[Begin Working data]
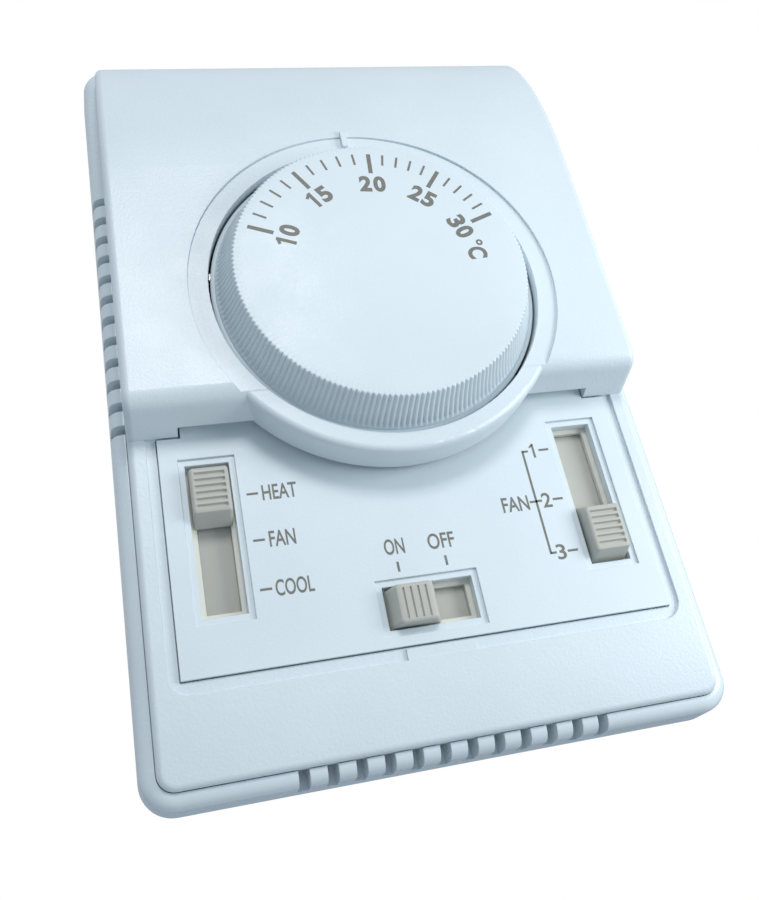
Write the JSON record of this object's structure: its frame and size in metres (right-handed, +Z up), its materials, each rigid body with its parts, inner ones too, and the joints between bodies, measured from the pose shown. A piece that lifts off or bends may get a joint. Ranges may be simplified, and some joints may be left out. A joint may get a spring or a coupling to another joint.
{
  "type": "wall thermostat",
  "caption": "Wall-mounted room thermostat: shallow vented tray, hooded front cover with a fluted temperature dial, and slide switches for mode, fan speed and power.",
  "frame": {"origin": "on the back face that lies on the wall, midway between the sides and 65 mm above the lower end", "axes": "+Z up the wall, +X to the right seen from the front, +Y into the wall, so the front faces -Y"},
  "size_m": [0.088, 0.0218, 0.1316],
  "materials": {
    "ivory_plastic": "cool white moulded ABS, fine satin grain with a glossy rim",
    "ivory_satin": "cool white satin insert with printed legends",
    "dial_ivory": "cool white fine-grained moulding with printed scale",
    "knob_beige": "warm grey-beige moulded finger pieces",
    "beige_plastic": "beige moulded guide",
    "screw_steel": "zinc plated",
    "zinc_steel": "zinc plated sheet",
    "spring_steel": "bright drawn",
    "capsule_steel": "thin bright stainless shells",
    "machined_brass": "turned brass",
    "clamp_brass": "pressed brass",
    "contact_brass": "phosphor bronze strip",
    "board_laminate": "brown paper laminate board",
    "terminal_grey": "grey moulded block",
    "switch_black": "black phenolic moulding",
    "switch_red": "red push button",
    "resistor_tan": "lacquered resistor body"
  },
  "bodies": {
    "housing": {"base_tray": "ivory_plastic", "front_cover": "ivory_plastic", "control_plate": "ivory_satin", "cover_screws": "screw_steel", "circuit_board": "board_laminate", "board_screws": "screw_steel", "terminal_block": "terminal_grey", "terminal_clamps": "clamp_brass", "terminal_screws": "screw_steel", "mode_switch_guide": "beige_plastic", "fan_switch_guide": "beige_plastic", "power_switch_guide": "beige_plastic", "mode_switch_contacts": "contact_brass", "fan_switch_contacts": "contact_brass", "power_switch_contacts": "contact_brass", "spindle_bush": "machined_brass", "mechanism_bridge": "zinc_steel", "bridge_screws": "screw_steel", "range_spring": "spring_steel", "sensing_capsule": "capsule_steel", "capsule_cup": "zinc_steel", "lever_bracket": "zinc_steel", "lever_pin": "spring_steel", "snap_switch_case": "switch_black", "snap_switch_lid": "switch_black", "snap_switch_terminals": "contact_brass", "anticipator": "resistor_tan", "range_stops": "spring_steel"},
    "dial": {"temperature_dial": "dial_ivory", "adjusting_spindle": "machined_brass", "spindle_clip": "spring_steel"},
    "mode_slide_body": {"mode_slider": "knob_beige", "mode_wiper": "contact_brass"},
    "fan_slide_body": {"fan_slider": "knob_beige", "fan_wiper": "contact_brass"},
    "power_slide_body": {"power_slider": "knob_beige", "power_wiper": "contact_brass"},
    "seat": {"spring_seat": "machined_brass"},
    "lever": {"sensing_lever": "zinc_steel", "calibration_screw": "machined_brass"},
    "capsule_boss": {"capsule_button": "machined_brass"},
    "switch_push": {"snap_switch_button": "switch_red"},
    "switch_blade": {"snap_blade": "contact_brass"}
  },
  "joints": [
    {"name": "dial_turn", "type": "hinge", "parent": "housing", "child": "dial", "pos_m": [0.0006, -0.015, 0.0085], "axis": [0, -1, 0], "range_deg": [-68, 67.3]},
    {"name": "mode_slide", "type": "slide", "parent": "housing", "child": "mode_slide_body", "axis": [0, 0, -1], "range_m": [0, 0.0135]},
    {"name": "fan_slide", "type": "slide", "parent": "housing", "child": "fan_slide_body", "axis": [0, 0, 1], "range_m": [0, 0.0135]},
    {"name": "power_slide", "type": "slide", "parent": "housing", "child": "power_slide_body", "axis": [1, 0, 0], "range_m": [0, 0.0054]},
    {"name": "seat_travel", "type": "slide", "parent": "housing", "child": "seat", "axis": [0, 1, 0], "range_m": [-0.0006, 0.0006], "deforming": ["range_spring"]},
    {"name": "lever_tilt", "type": "hinge", "parent": "housing", "child": "lever", "pos_m": [-0.024, -0.0095, 0.0085], "axis": [0, 0, -1], "range_deg": [0, 0.55], "stiffness_Nm_per_rad": 0.5},
    {"name": "capsule_push", "type": "slide", "parent": "housing", "child": "capsule_boss", "axis": [0, -1, 0], "range_m": [-0.00005, 0.0003]},
    {"name": "switch_button_travel", "type": "slide", "parent": "housing", "child": "switch_push", "axis": [0, -1, 0], "range_m": [-0.00005, 0.00045]},
    {"name": "switch_blade_tilt", "type": "hinge", "parent": "housing", "child": "switch_blade", "pos_m": [0.02, -0.0051, 0.0013], "axis": [1, 0, 0], "range_deg": [-0.1, 3]}
  ],
  "couplings": [
    {"joint": "seat_travel", "follows": "dial_turn", "m_per_rad": 0.0004775},
    {"joint": "capsule_push", "follows": "lever_tilt", "m_per_rad": 0.0246},
    {"joint": "switch_button_travel", "follows": "lever_tilt", "m_per_rad": 0.044},
    {"joint": "switch_blade_tilt", "follows": "lever_tilt", "ratio": 5}
  ]
}
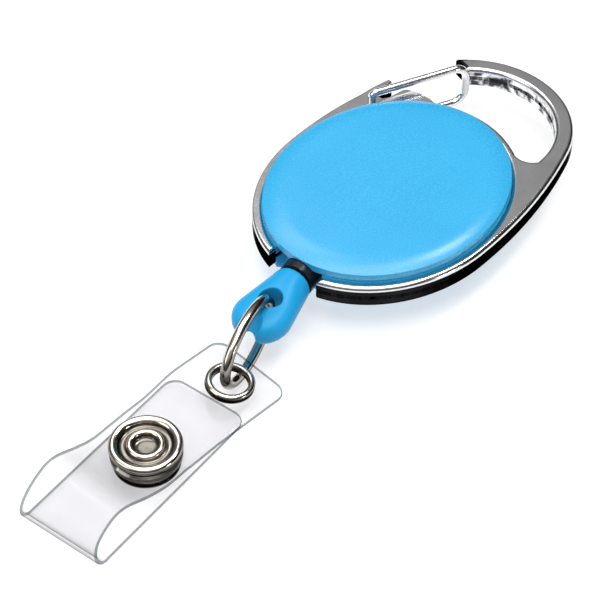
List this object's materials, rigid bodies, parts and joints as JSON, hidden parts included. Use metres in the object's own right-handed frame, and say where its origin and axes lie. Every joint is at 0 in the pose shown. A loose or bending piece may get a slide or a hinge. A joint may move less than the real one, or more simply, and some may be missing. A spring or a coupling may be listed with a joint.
{
  "type": "retractable badge reel",
  "caption": "Carabiner badge reel: a spring-wound drum pays out a cord that ends in a swivel link and a clear snap strap for an identity card.",
  "frame": {"origin": "on the drum's axis, at the flat back face that the reel lies on", "axes": "+X towards the carabiner end, -X the way the cord leaves, +Y towards the wire gate, +Z out of the blue front cover"},
  "size_m": [0.1084, 0.0362, 0.0106],
  "materials": {
    "frame_metal": "satin grey top with polished dark sides and bright bevels",
    "gate_metal": "bright polished wire",
    "cover_blue": "satin sky blue with a fine moulded grain",
    "guide_plastic": "black acetal",
    "post_metal": "turned steel",
    "screw_metal": "zinc-plated steel",
    "plug_plastic": "same blue as the shells",
    "washer_plastic": "natural nylon",
    "drum_plastic": "natural white acetal",
    "disc_plastic": "natural acetal",
    "spring_steel": "blued spring steel strip",
    "cord_black": "black braided nylon",
    "ferrule_black": "black moulded plastic",
    "connector_blue": "moulded blue plastic",
    "ring_nickel": "nickel-plated steel wire",
    "strap_vinyl": "clear flexible vinyl, about 0.5 mm thick",
    "eyelet_nickel": "nickel-plated brass",
    "snap_nickel": "nickel-plated brass",
    "snap_spring_wire": "phosphor spring wire"
  },
  "bodies": {
    "housing": {"carabiner_frame": "frame_metal", "front_cover": "cover_blue", "rear_cover": "cover_blue", "cord_guide": "guide_plastic", "axle_post": "post_metal", "centre_screw": "screw_metal", "screw_plug": "plug_plastic", "thrust_washer": "washer_plastic", "spiral_spring": "spring_steel"},
    "gate": {"gate_wire": "gate_metal"},
    "drum": {"drum": "drum_plastic", "spring_cover_disc": "disc_plastic", "cord_winding": "cord_black", "drum_knot": "cord_black"},
    "connector": {"cord_ferrule": "ferrule_black", "cord_end_connector": "connector_blue", "connector_knot": "cord_black", "cord_lead": "cord_black"},
    "ring": {"link_ring": "ring_nickel"},
    "strap_upper": {"strap_upper": "strap_vinyl", "eyelet_grommet": "eyelet_nickel", "eyelet_washer": "eyelet_nickel", "snap_cap": "snap_nickel", "snap_socket": "snap_nickel", "snap_ring_spring": "snap_spring_wire"},
    "strap_lower": {"strap_lower": "strap_vinyl", "snap_stud": "snap_nickel", "snap_base": "snap_nickel"}
  },
  "joints": [
    {"name": "gate_pivot", "type": "hinge", "parent": "housing", "child": "gate", "pos_m": [0.0139, 0.0146, 0.00605], "axis": [0, 0, -1], "range_deg": [0, 25], "stiffness_Nm_per_rad": 0.01, "springref_deg": -34.38},
    {"name": "cord_pull", "type": "slide", "parent": "housing", "child": "connector", "axis": [-0.9885, -0.1513, 0], "range_m": [0, 0.6], "stiffness_N_per_m": 0.5, "springref_m": -1, "deforming": ["cord_lead"]},
    {"name": "drum_spin", "type": "hinge", "parent": "housing", "child": "drum", "pos_m": [0, 0, 0.006], "axis": [0, 0, 1], "range_deg": [-3200, 0], "deforming": ["spiral_spring"]},
    {"name": "ring_swing", "type": "hinge", "parent": "connector", "child": "ring", "pos_m": [-0.0274, -0.00189, 0.006], "axis": [0, 0, 1], "range_deg": [-40, 25]},
    {"name": "strap_swing", "type": "hinge", "parent": "ring", "child": "strap_upper", "pos_m": [-0.0356, -0.00393, 0.00701], "axis": [-0.2823, 0.9593, 0], "range_deg": [-25, 25]},
    {"name": "snap_open", "type": "hinge", "parent": "strap_upper", "child": "strap_lower", "pos_m": [-0.07154, -0.00595, 0.0016], "axis": [-0.0819, 0.9966, 0], "range_deg": [0, 60]}
  ],
  "couplings": [
    {"joint": "drum_spin", "follows": "cord_pull", "rad_per_m": -91.7}
  ]
}
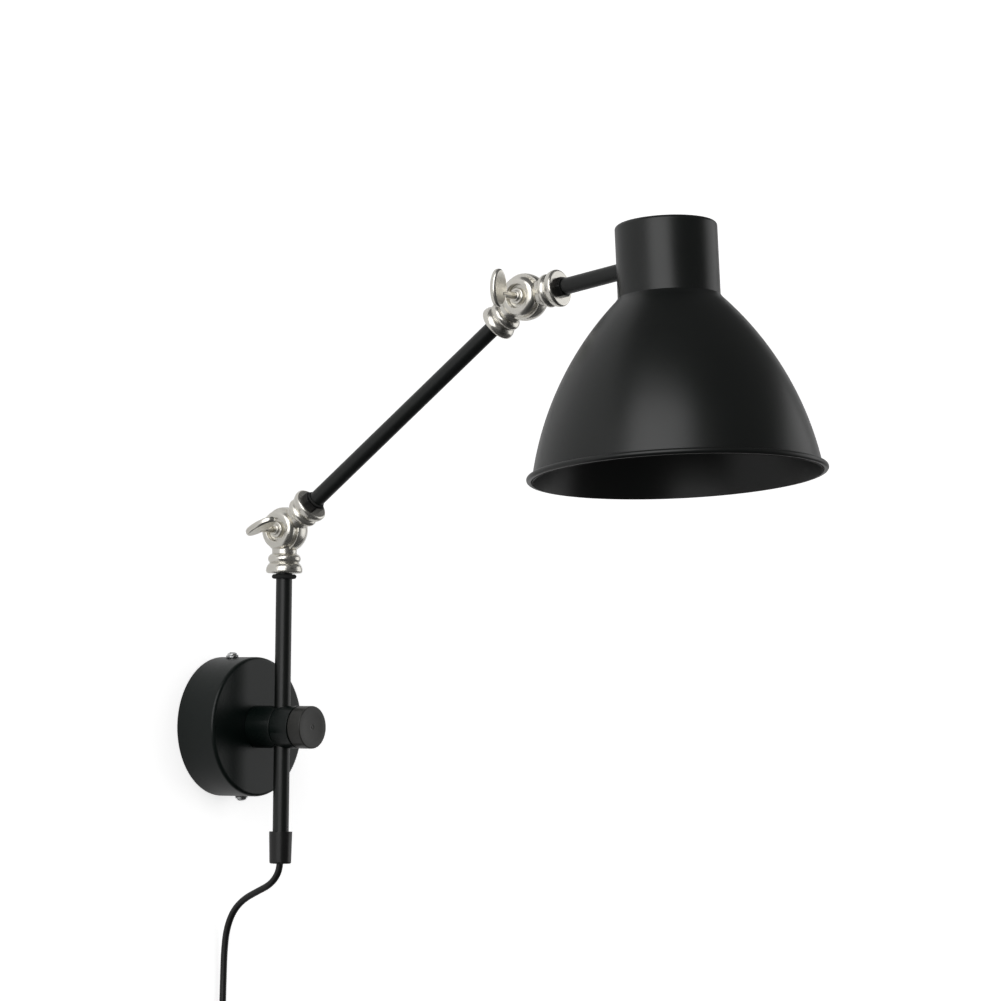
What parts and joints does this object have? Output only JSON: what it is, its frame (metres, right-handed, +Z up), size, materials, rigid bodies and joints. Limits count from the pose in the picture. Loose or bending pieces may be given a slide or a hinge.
[End Working data]
Task statement
Identify each line in the records above that contains the word "bending", and copy it out in full.

Task result
List this object's materials, rigid bodies, parts and joints as JSON, hidden parts included. Use metres in the object's own right-handed frame, and say where its origin and axes lie. Every joint is at 0 in the pose shown. A loose or bending piece may get a slide or a hinge. A joint may move less than the real one, or more simply, and some may be missing. A spring or a coupling may be listed with a joint.
What parts and joints does this object have? Output only JSON: what it is, its frame (metres, right-handed, +Z up), size, materials, rigid bodies and joints. Limits count from the pose in the picture. Loose or bending pieces may be given a slide or a hinge.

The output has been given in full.